An organization that can deliver experiences that work in this always-on world needs to be built with empathy at the core. It needs to be insatiably imaginative. It needs to be well-versed in the language of data. It needs curious leaders with diverse skillsets. Most of all, it needs to use every interaction as an opportunity to create real value for people.

We are launching Plein Air to remove the barriers between brands, creatives and customers because we believe that doing so will provide the fundamental fix to a system that has for too long rewarded intrusiveness over the creation of relevant, valuable and shareable experiences.

The foundational principles of Plein Air

1. Start with real experiences with real people.

Create ideas through experiences with the people we’re designing for. Instead of relying on old tools to unveil truths, gain insight through lived experiences and watching real behavior.

2. Create value, not noise.

Understand what an audience wants, and deliver that. Every interaction with a customer is a chance to give them something of value, and not just cram them full of what we want them to know.

3. Create ideas in the context of the whole customer experience.

The best designers consider both the tangible and intangible problems that stifle growth. Always solve for the most important problem.

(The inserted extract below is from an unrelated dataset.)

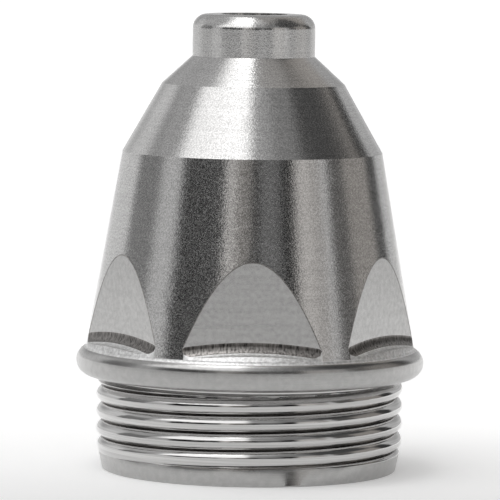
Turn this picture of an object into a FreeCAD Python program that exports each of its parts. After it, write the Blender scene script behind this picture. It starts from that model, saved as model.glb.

4. Drive for relevance, not wastefulness.

Every audience should be described by their behavior and interests, not their demographics. Help brands grow sustainably by delivering relevance moment to moment.

5. Hire only the best creatives, and set them free.

An inventive culture is a byproduct of creative thought shared between curious people from diverse backgrounds. Offer freedom, autonomy, difficult challenges and clear expectations, but only for the minds that will push the organization further.

6. Measure everything that makes sense to measure.

Without actively encouraging a measurement culture for everyone, our decisions will be far less thoughtful, and more often wrong.

7. Create work that matters

Value meaningful challenges even over profits. If an opportunity makes us financially richer but intellectually destitute, we shouldn’t do it.